One of the most profound discoveries of modern science is that even in systems that appear completely random and chaotic, there are deep, hidden rules. These are admissibility conditions of a more subtle and surprising kind. Consider a simple, one-dimensional dynamical system—a function that takes a number in an interval and maps it to another. As you iterate the function, the resulting sequence of numbers can exhibit bewilderingly complex behavior. You might think any sequence of behaviors is possible. You would be wrong.

The astonishing ​​Šarkovskii's Theorem​​ reveals a rigid, unchangeable hierarchy of periodic behaviors. It provides a special ordering of the integers ($3 \succ 5 \succ 7 \succ \dots \succ 2 \cdot 3 \succ \dots \succ 4 \succ 2 \succ 1$). The theorem states that if a system has a periodic orbit of period $m$, it must also have a periodic orbit for every number $n$ that comes after $m$ in this ordering. For instance, the presence of a period 6 orbit makes the existence of a period 8 orbit mandatory. A set of periods like $\{1, 2, 4, 6\}$ is therefore "inadmissible" for any such system. This is a powerful constraint on the very structure of chaos, a beautiful pattern woven into the fabric of apparent randomness.

We can dig even deeper into this chaotic world using symbolic dynamics.
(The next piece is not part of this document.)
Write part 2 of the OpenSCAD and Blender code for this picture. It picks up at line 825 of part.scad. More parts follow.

We can represent the trajectory of a point by an infinite sequence of symbols, like 'L' for left and 'R' for right. But not just any sequence of L's and R's corresponds to a real trajectory. A sequence is "admissible" only if it obeys a beautifully simple rule: any shifted version of the sequence (representing the future path) must be "smaller" than the original sequence, according to a special ordering rule. This admissibility condition for these "kneading sequences" allows mathematicians to classify and understand the dizzying complexity of chaotic maps using combinatorial tools.
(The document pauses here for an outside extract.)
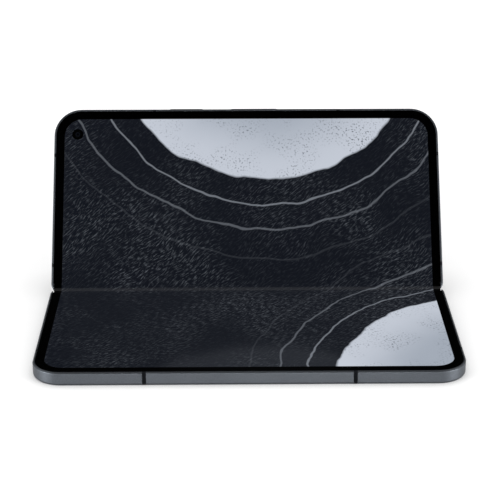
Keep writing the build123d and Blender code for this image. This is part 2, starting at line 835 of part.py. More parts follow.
# ------------------------------------------------------------------ hinge: the flexible screen
def turned(point, pivot, degrees):
    """A (Y, Z) point turned about another."""
    angle = math.radians(degrees)
    y = point[0] - pivot[0]
    z = point[1] - pivot[1]
    return (pivot[0] + y * math.cos(angle) - z * math.sin(angle),
            pivot[1] + y * math.sin(angle) + z * math.cos(angle))


def on_spine(point):
    """A (Y, Z) point of the upper half, seen from the spine in the half-open pose."""
    return turned(point, (axis_reach, fold_z), half_fold)


def both_sides(points):
    """A chain of (Y, Z) points from right to left, mirrored about the hinge's centre."""
    return points + [(-y, z) for y, z in reversed(points)]


def bend_face():
    """Section of the flexible screen: on both wing plates, with one round bend between."""
    tilt = half_fold * (1 + wing_share)
    slope = math.radians(tilt)
    edge = on_spine((wing_pivot + part_gap, display_top))
    start = on_spine((wing_pivot, display_top))
    corner_z = start[1] - start[0] * math.tan(slope)
    centre_z = corner_z + bend_radius / math.cos(slope)
    lines = []
    chains = []
    for depth in (0, bend_thickness):
        radius = bend_radius + depth
        lean = math.radians(half_fold)
        down = (depth * math.sin(lean), -depth * math.cos(lean))
        low = (depth * math.sin(slope), -depth * math.cos(slope))
        touch = (radius * math.sin(slope), centre_z - radius * math.cos(slope))
        chain = [(edge[0] + down[0], edge[1] + down[1]), (start[0] + low[0], start[1] + low[1]),
                 touch]
        for side in (1, -1):
            points = [(side * y, z) for y, z in chain]
            lines += [Line(points[0], points[1]), Line(points[1], points[2])]
        lines.append(ThreePointArc(touch, (0, centre_z - radius), (-touch[0], touch[1])))
        chains.append(chain)
    lines += [Line((side * chains[0][0][0], chains[0][0][1]),
                   (side * chains[1][0][0], chains[1][0][1])) for side in (1, -1)]
    return make_face(lines)


def display_bend():
    """The flexible stretch of the inner screen, as long as the frames' corners leave room for."""
    notch = math.sqrt(notch_radius ** 2 - (notch_start - hinge_gap) ** 2)
    reach = half_width - notch_radius + notch - slip / 2
    return along_x(bend_face(), -reach, reach)


def link_cable(x):
    """A flat cable from half to half, dipping through the spine."""
    dip, height = cable_floor
    low = fold_z - spine_depth + spine_wall + height
    points = [on_spine((cable_end, cable_z)), on_spine((cable_fold, cable_z)), (dip, low)]
    route = FilletPolyline(*both_sides(points), radius=cable_radius)
    face = trace(route, cable_thickness)
    return along_x(face, x - cable_width / 2, x + cable_width / 2)


def cable_slots():
    """Openings for the cables in a half's hinge rail."""
    reach = cable_width / 2 + part_gap
    return [block(side * cable_x - reach, side * cable_x + reach, bay_end - 1, rail_end + 1,
                  cable_z - part_gap, cable_z + part_gap) for side in (-1, 1)]


# ------------------------------------------------------------------ the two halves
def split_strips(frame):
    """Part the plastic breaks from a frame's outer wall: the frame, then the breaks."""
    slabs = strip_slabs()
    breaks = [frame & slab for slab in slabs]
    for slab in slabs:
        frame -= slab
    return frame, breaks


def hinge_side_cuts(frame, side):
    """A frame with blind holes for its hinge arms' screws, and openings for the flat cables.

    The upper half's arms stand to one side of each module's middle, the lower half's to the other.
    """
    for x in swing_modules:
        for sx, sy in screw_places(x):
            hole_x = x + side * (sx - x)
            frame -= peg(hole_x, sy, screw_radius + screw_slip,
                         glass_thickness + slip / 2, bay_floor)
    for slot in cable_slots():
        frame -= slot
    return frame


def upper_casing():
    """The upper half's frame, with its breaks for aerials and all its openings."""
    frame = hinge_side_cuts(half_frame(), 1)
    inner = half_width - wall - 1
    frame -= button_slot(power_x, power_length)
    frame -= button_slot(volume_x, volume_length)
    frame -= usb_envelope(slip / 2)
    for slot in sound_slots(inner, half_width + 1, sound_y):
        frame -= slot
    for start in (inner, -half_width - 1):
        frame -= bar(mic_y, slot_z, mic_radius, start, start + half_width + 1 - inner)
    frame -= disc(punch_x, punch_y, inner_camera_radius + part_gap, cavity_top - 1, thickness)
    return split_strips(frame)


def lower_casing():
    """The lower half's frame, with its breaks for aerials and all its openings."""
    frame = hinge_side_cuts(half_frame(), -1)
    frame -= tray_outline(tray_slip)
    tray_bay = tray_outline(tray_slip + tray_wall + slip)
    frame -= tray_bay & block(0, half_width - wall, 0, half_length, 0, thickness)
    pin_y = tray_y - tray_width / 2 - 3 * ejector_radius
    frame -= bar(pin_y, tray_z, ejector_radius, half_width - wall - 1, half_width + 1)
    for slot in sound_slots(-half_width - 1, -half_width + wall + 1, sound_y):
        frame -= slot
    return split_strips(frame)


def add_upper_half():
    """Everything that folds with the camera half."""
    frame, breaks = upper_casing()
    add("upper_frame", "upper_half", frame)
    add("upper_antenna_strips", "upper_half", *breaks)
    add("upper_bezel", "upper_half", bezel())
    hole = disc(punch_x, punch_y, punch_radius, 0, thickness)
    add("upper_display", "upper_half", rigid_display() - hole)
    add("inner_camera", "upper_half", inner_camera())
    add("back_glass", "upper_half", outer_glass() - island_opening())
    add("camera_island", "upper_half", camera_island())
    add("lens_rings", "upper_half", *[lens_ring_solid(p) for p in lens_places])
    add("lens_windows", "upper_half", *[lens_glass(p) for p in lens_places])
    add("rear_cameras", "upper_half", *[rear_module_solid(p) for p in lens_places])
    x, y = flash_place
    add("flash_lens", "upper_half", disc(x, y, flash_radius, -island_proud, glass_thickness))
    add("main_board", "upper_half", main_board())
    add("board_shields", "upper_half", *board_shields())
    add("upper_battery", "upper_half", battery(upper_battery_span))
    add("charging_coil", "upper_half", charging_coil())
    add("usb_socket", "upper_half", usb_socket())
    add("usb_board", "upper_half", board(usb_board_span))
    add("loudspeaker", "upper_half", speaker(1))
    (x0, x1), (y0, y1) = motor_span
    motor = soft_block(x0, x1, y0, y1, glass_thickness + battery_lift, cavity_top - slip,
                       motor_corner)
    add("vibration_motor", "upper_half", motor)
    add("upper_magnets", "upper_half", *magnets())
    add("button_switches", "upper_half", *button_switches())
    add("power_button", "power_button", side_button(power_x, power_length))
    add("volume_rocker", "volume_rocker", side_button(volume_x, volume_length))


def add_lower_half():
    """Everything that stays with the cover-screen half, which lies on the table."""
    frame, breaks = lower_casing()
    add("lower_frame", "lower_half", mirrored(frame))
    add("lower_antenna_strips", "lower_half", *[mirrored(piece) for piece in breaks])
    add("lower_bezel", "lower_half", mirrored(bezel()))
    add("lower_display", "lower_half", mirrored(rigid_display()))
    add("cover_glass", "lower_half", mirrored(outer_glass()))
    add("cover_panel", "lower_half", mirrored(cover_panel()))
    add("cover_camera", "lower_half", mirrored(cover_camera()))
    add("lower_board", "lower_half", mirrored(board(lower_board_span)))
    add("lower_battery", "lower_half", mirrored(battery(lower_battery_span)))
    add("earpiece_speaker", "lower_half", mirrored(speaker(-1)))
    add("lower_magnets", "lower_half", *[mirrored(piece) for piece in magnets()])
    add("sim_slot", "lower_half", mirrored(sim_slot()))
    add("sim_tray", "sim_tray", mirrored(sim_tray()))


def add_hinge():
    """The spine, its rails and gears, and the arms and wings of both halves."""
    add("spine_cover", "spine", spine_cover())
    for x in swing_modules:
        arm = swing_arm(x)
        guide_screws = [arm_screw(place) for place in screw_places(x)]
        add("swing_brackets", "spine", swing_bracket(x))
        add("upper_swing_arms", "upper_half", arm)
        add("lower_swing_arms", "lower_half", half_turn(arm, x))
        add("upper_arm_screws", "upper_half", *guide_screws)
        add("lower_arm_screws", "lower_half", *[half_turn(screw, x) for screw in guide_screws])
    lower_idler_phase = 0
    upper_idler_phase = meshed_phase(lower_idler_phase, 0)
    upper_arm_phase = meshed_phase(upper_idler_phase, gear_rise)
    lower_arm_phase = meshed_phase(lower_idler_phase, 180 - gear_rise)
    for x in gear_modules:
        add("lower_idler_gears", "lower_idler", idler_gear(x, -1, lower_idler_phase))
        add("upper_idler_gears", "upper_idler", idler_gear(x, 1, upper_idler_phase))
        add("upper_gear_arms", "upper_gear_arm", sync_arm(x, upper_arm_phase))
        lower_arm = half_turn(sync_arm(x, 180 - lower_arm_phase), x)
        add("lower_gear_arms", "lower_gear_arm", lower_arm)
        add("gear_carriers", "spine", *gear_carrier(x))
        add("gear_shafts", "spine", *gear_shafts(x))
        guide = sync_guide(x)
        add("upper_lever_guides", "upper_half", guide)
        add("lower_lever_guides", "lower_half", half_turn(guide, x))
    add("upper_wing_plate", "upper_wing", wing_plate())
    add("lower_wing_plate", "lower_wing", half_turn(wing_plate(), 0))
    add("display_bend", "spine", display_bend())
    add("link_cables", "spine", link_cable(-cable_x), link_cable(cable_x))


# ------------------------------------------------------------------ the half-open pose
def turn(y, z, degrees):
    """A turn about a line along X."""
    return Pos(0, y, z) * Rot(degrees, 0, 0) * Pos(0, -y, -z)


def body_places():
    """Where each moving body stands in the half-open pose."""
    lower = Pos(0, half_length / 2, 0)
    spine = lower * turn(-axis_reach, fold_z, half_fold)
    upper = spine * turn(axis_reach, fold_z, half_fold)
    tilt = half_fold * wing_share
    return {
        "lower_half": lower,
        "sim_tray": lower,
        "lower_wing": lower * turn(-wing_pivot, wing_z, -tilt),
        "spine": spine,
        "lower_idler": spine * turn(-gear_pitch_radius, idler_z, half_fold),
        "upper_idler": spine * turn(gear_pitch_radius, idler_z, -half_fold),
        "lower_gear_arm": spine * turn(-arm_gear_y, arm_gear_z, -half_fold),
        "upper_gear_arm": spine * turn(arm_gear_y, arm_gear_z, half_fold),
        "upper_half": upper,
        "power_button": upper,
        "volume_rocker": upper,
        "upper_wing": upper * turn(wing_pivot, wing_z, tilt),
    }


def main():
    add_lower_half()
    add_hinge()
    add_upper_half()
    places = body_places()
    os.makedirs("parts", exist_ok=True)
    for name, (body, solids) in PARTS.items():
        placed = [places[body] * piece for solid in solids for piece in solid.solids()]
        shape = placed[0] if len(placed) == 1 else Compound(children=placed)
        export_step(shape, f"parts/{name}.step")
        print(name, body, len(placed), round(sum(piece.volume for piece in placed), 2))


main()
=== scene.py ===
# %% [markdown]
# # A folding phone, half open
# The object is a book-style folding phone. Its lower half lies on the table, its upper half leans
# back, and one flexible screen runs across both. The solid pieces come from a CAD frame that is
# already the right size. This lesson gives each of them its finish, and models the few pieces
# that a rigid solid can't be: the bend of the screen, the flat cables and the camera optics.

# %% Load the frame
import math

import bmesh
import bpy
from mathutils import Matrix, Vector
from mathutils.geometry import interpolate_bezier
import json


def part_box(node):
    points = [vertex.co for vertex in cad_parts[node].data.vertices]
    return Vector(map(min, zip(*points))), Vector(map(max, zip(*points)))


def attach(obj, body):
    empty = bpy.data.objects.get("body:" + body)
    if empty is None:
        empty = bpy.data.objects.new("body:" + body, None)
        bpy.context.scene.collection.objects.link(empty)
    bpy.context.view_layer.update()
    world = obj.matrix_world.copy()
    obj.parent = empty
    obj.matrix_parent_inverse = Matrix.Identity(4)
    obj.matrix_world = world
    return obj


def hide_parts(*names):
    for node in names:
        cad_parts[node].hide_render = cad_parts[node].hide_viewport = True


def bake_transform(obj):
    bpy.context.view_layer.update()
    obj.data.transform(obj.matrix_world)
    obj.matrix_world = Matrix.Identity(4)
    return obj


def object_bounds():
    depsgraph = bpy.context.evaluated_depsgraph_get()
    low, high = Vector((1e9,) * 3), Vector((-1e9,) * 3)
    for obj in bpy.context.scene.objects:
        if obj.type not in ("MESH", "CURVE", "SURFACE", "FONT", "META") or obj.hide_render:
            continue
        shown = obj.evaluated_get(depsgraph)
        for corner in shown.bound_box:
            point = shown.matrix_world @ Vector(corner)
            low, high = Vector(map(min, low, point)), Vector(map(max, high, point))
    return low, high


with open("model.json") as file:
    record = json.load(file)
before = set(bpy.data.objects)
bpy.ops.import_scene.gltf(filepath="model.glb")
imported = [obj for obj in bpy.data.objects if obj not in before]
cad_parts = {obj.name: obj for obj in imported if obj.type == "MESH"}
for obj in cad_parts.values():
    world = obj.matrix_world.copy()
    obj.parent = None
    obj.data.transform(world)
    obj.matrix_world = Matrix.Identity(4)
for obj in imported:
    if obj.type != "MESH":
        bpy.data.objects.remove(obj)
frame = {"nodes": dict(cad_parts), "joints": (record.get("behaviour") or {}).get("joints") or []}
cad_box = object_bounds()
nodes = frame["nodes"]

# %% [markdown]
# ## Millimetres
# Blender's unit here is the metre and a phone's unit is the millimetre. Every size below is
# written in millimetres and multiplied by MM once, so that a number can be checked on a ruler.

# %% Millimetres
MM = 0.001


def mm(x, y, z):
    """A point given in millimetres."""
    return Vector((x, y, z)) * MM


low, high = cad_box
print("CAD box, mm:", [round(value / MM, 2) for value in high - low])

# %% [markdown]
# ## Where the two halves lie
# The hinge has two fold axes, side by side in its spine. The spine is turned from the lower half
# by half of the fold, and the upper half by as much again. With both axes known, a piece of the
# upper half can be drawn lying flat, as it would lie on a bench, and then laid onto the half.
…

So far, we have seen how admissibility conditions govern the physical world. But the idea is even broader: it also applies to the mathematical and computational tools we build to study that world. A tool must be "admissible" for the job it's designed to do.

A classic example comes from signal processing. The ​​Wavelet Transform​​ is a powerful tool for analyzing signals, allowing us to see features at different scales. The "mother wavelet" function, which is the heart of the transform, must satisfy the wavelet admissibility condition: its average value must be zero. Why? Because this condition ensures the wavelet acts as a proper magnifying glass for different scales, ignoring the signal's overall DC offset or average value. If you use a non-admissible function, your transform becomes "contaminated" and can no longer distinguish between features at a certain scale and the signal's average level, rendering the tool flawed.

This principle reaches a high level of sophistication in the world of computational engineering. When we use the Finite Element Method to simulate, say, the behavior of an incompressible material like rubber under pressure, we are replacing the true, continuous physics with a discrete approximation. We can't just choose any approximation scheme. A deep mathematical result, the Ladyzhenskaya–Babuška–Brezzi (LBB) condition, provides a strict admissibility test for the mathematical functions we use to represent displacement and pressure. If our choice of functions—like the well-known Taylor-Hood elements—satisfies the LBB condition, our simulation will be stable and converge to the right answer. If we choose an "inadmissible" pair, the simulation will produce wildly oscillating, completely meaningless results, a phenomenon known as "locking". The LBB condition is a gatekeeper that ensures our numerical model is a faithful and stable representation of reality.

The true beauty of a fundamental concept is its universality. The idea of an admissibility condition is so basic that we find it in the most unexpected places. Let's look at a food web, the intricate network of who eats whom in an ecosystem. Can any conceivable network structure actually exist and persist? No. The fundamental law of conservation of mass and energy imposes a stark admissibility condition. At a steady state, for any species, the total mass-energy it gets from eating must equal the total mass-energy lost to being eaten. This simple balance equation must hold for every single node in the network. A proposed food web structure for which this balance is impossible is "inadmissible" and cannot represent a viable, persistent ecosystem. This demonstrates how the most basic laws of physics dictate the possible architectures of complex living systems.

To see the ultimate reach of this idea, we travel to the frontiers of pure mathematics. In the Langlands program, a grand unified theory of modern number theory, the central objects of study are not numbers, but abstract infinite-dimensional structures called "representations." And what is one of the first and most crucial properties demanded of these objects? They must be ​​admissible​​. An admissible representation of a group like $\mathrm{GL}_n(F)$ is one where the structure, when viewed from a "local" perspective, does not become infinitely complex. Specifically, the subspace of vectors fixed by any compact open subgroup must be finite-dimensional. This finiteness condition is the key that makes these otherwise unwieldy infinite objects tractable. It carves out a beautiful, structured world from an impossibly vast space of possibilities, allowing mathematicians to uncover profound connections between number theory, geometry, and quantum physics.

From the stability of a steel beam to the viability of a food web, from the arrow of time in a shock wave to the deep structure of prime numbers, the notion of an admissibility condition is a unifying thread. It is the simple, powerful idea that not everything is possible. Far from being a limitation, these rules are what give the universe, and our knowledge of it, structure, meaning, and beauty. Understanding these constraints is the very essence of science.